We have already noted the Board’s apparent partiality for bargaining orders. Id. As one of our colleagues remarked, if the Board has adopted a policy of issuing bargaining orders “whether or not it is reasonable to believe a fair election could be held_ it should forthrightly acknowledge what it is doing, and not pretend that it is closely examining cases to evaluate current prospects for an election untainted by past unlawful practices.” St. Francis Fed’n of Nurses & Health Professionals, 729 F.2d at 861-62 (Ginsburg, Ruth B., J., dissenting) (citations omitted). Because the Board has failed to explain its reasoning, we remand to address three specific issues: (1) whether Chairman Riggs’s statements violated the Act, and, if so, whether his violations are needed to support a remedial bargaining order; (2) whether the statements of Tims Sr., about plant closures and Clyde’s profitability remark violated the Act, and, if so, why their statements, along with those of Rush, Pyle and Berkley, as well as Clyde’s other statements, were so pervasive as to warrant a remedial bargaining order; and (3) whether, assuming a bargaining order is otherwise warranted, changes in management and employee turnover have made a bargaining order unnecessary.6

It is so ordered.

. NLRB v. Gissel Packing Co., 395 U.S. 575, 89 S.Ct. 1918, 23 L.Ed.2d 547 (1969). According to Gissel, there are two categories of bargaining orders: those issued in "exceptional cases marked by outrageous and pervasive unfair labor practices" (category I) and those issued in "less extraordinary cases marked by less pervasive practices which nonetheless still have the tendency to undermine majority strength and impede the election process” (category II). Id. at 613-14, 89 S.Ct. at 1940. Here, the Board issued a category II Gissel bargaining order.
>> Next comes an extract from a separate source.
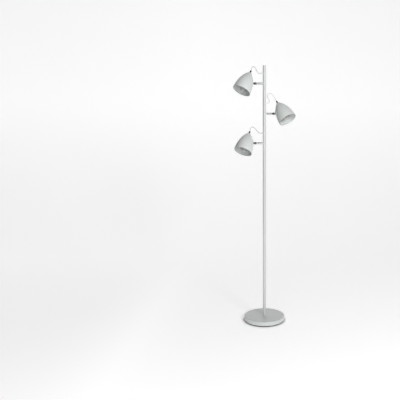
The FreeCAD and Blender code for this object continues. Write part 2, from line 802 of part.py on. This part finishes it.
def bulb_filament(head):
    """The bulb's stem, flared to close the neck, with filaments held between wires."""
    stem, neck = bulb_stem_diameter / 2, bulb_neck_diameter / 2
    seat = glass_open_end + seat_gap
    flare = neck - bulb_glass_wall - seat_gap
    stem_end = seat - bulb_stem_length
    pieces = [turned_polygon([
        (0, seat + bulb_flare_thickness), (neck, seat + bulb_flare_thickness), (neck, seat),
        (flare, seat), (stem, seat - bulb_flare_length), (stem, stem_end), (0, stem_end),
    ])]
    top = stem_end + bulb_stem_diameter / 2
    hub = V(0, 0, top - filament_height)
    pieces.append(rod(V(0, 0, stem_end), hub - Z_AXIS * filament_wire_diameter, filament_wire_diameter))
    for n in range(filament_count):
        turn = FreeCAD.Rotation(Z_AXIS, (n + 0.5) * 360 / filament_count)
        high = turn.multVec(V(filament_top_spread, 0, top))
        low = turn.multVec(V(filament_bottom_spread, 0, hub.z))
        pieces.append(rod(V(0, 0, top), high, filament_wire_diameter))
        pieces.append(rod(high, low, filament_diameter))
        pieces.append(rod(hub, low, filament_wire_diameter))
    return place_head(pieces[0].fuse(pieces[1:]).removeSplitter(), head)


# ---- Write one STEP file per node ----

os.makedirs("parts", exist_ok=True)


def write(name, shape):
    shape.exportStep(f"parts/{name}.step")
    print(f"{name}: {len(shape.Solids)} solid(s), {shape.Volume / 1000:.2f} cm3, valid {shape.isValid()}")


write("base_pad", base_pad())
write("base_plate", base_plate())
write("base_plate_screws", base_plate_screws())
write("base_weight", base_weight())
write("base_cover", base_cover())
write("cord_grommet", cord_grommet())
write("terminal_block", terminal_block())
write("pole_foot_stud", pole_foot_stud())
write("base_nut", base_nut())
write("lower_pole_tube", pole_tube(base_top, lower_seam_height))
write("middle_pole_tube", pole_tube(lower_seam_height, upper_seam_height))
write("upper_pole_tube", upper_pole_tube())
write("pole_couplers", pole_couplers())
write("pole_cap", pole_cap())
write("arm_bosses", compound([arm_boss(head) for head in HEADS]))
write("lead_outlets", compound([lead_outlet(head) for head in HEADS]))
write("pole_wiring", pole_wiring())

HEAD_PARTS = [
    arm_tube, arm_nut, knuckle_fork, knuckle_pin, knuckle_tongue, bracket_plate, bracket_nut,
    shade, gland, lampholder, bulb_cap, bulb_glass, bulb_filament, lead,
]
for each_head in HEADS:
    for make in HEAD_PARTS:
        write(f"{each_head['name']}_{make.__name__}", make(each_head))
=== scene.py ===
import math

import bpy
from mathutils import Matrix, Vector


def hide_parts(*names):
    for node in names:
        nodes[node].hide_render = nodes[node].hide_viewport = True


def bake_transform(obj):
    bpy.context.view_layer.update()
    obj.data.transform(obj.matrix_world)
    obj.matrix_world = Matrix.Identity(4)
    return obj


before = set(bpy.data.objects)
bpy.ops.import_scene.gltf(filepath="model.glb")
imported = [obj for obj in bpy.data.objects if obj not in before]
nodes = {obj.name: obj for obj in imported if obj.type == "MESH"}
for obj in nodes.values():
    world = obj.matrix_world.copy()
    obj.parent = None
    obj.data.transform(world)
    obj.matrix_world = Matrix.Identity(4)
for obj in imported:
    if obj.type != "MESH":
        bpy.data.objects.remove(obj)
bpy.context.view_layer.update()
scene = bpy.context.scene


# ---------------------------------------------------------------- Studio
# A white sweep of paper that glows a little, a soft light at the right front, a wide strip behind
# the camera, a weak light near the floor at the left, and the camera at chest height, tipped down.

camera_data = bpy.data.cameras.new("camera")
camera_data.sensor_width = 36.0
camera_data.lens = 42.22
camera_data.shift_x = -0.161
camera_data.shift_y = 0.067
camera_data.clip_end = 60.0
camera = bpy.data.objects.new("camera", camera_data)
camera.location = (0.0, -2.8414, 1.0987)
camera.rotation_euler = (math.radians(90.0 - 9.97), 0.0, 0.0)
scene.collection.objects.link(camera)
scene.camera = camera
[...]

.The AU concluded that information about the profitability of one plant, even if accurate, was too narrow to apply to the profitability of the Company and therefore sent the incorrect message that the employees "could not have their jobs and a wage increase too." AU Op. at 20.

. Zero-based bargaining means that all existing employee benefits are put back on the bargaining table, beginning the negotiating process from "scratch” or "zero.”

. By signing the card, an employee in fact agreed to the Union as his representative.

. Although the record does not provide an exact number, the Company alleges that approximately a dozen of the 142 unit employees heard the statements. Pet. Br. at 23. The Board does not challenge this number. Resp. Br. at 42.

. Our remand does not disturb the portions of the Board's order finding violations of section 8(a)(1) insofar as they relate to statements by Rush, Pyle, Berkley and Clyde (other than Clyde’s profitability remark) nor does it disturb the Board's order that Thomas Deist be made whole for "earnings lost.”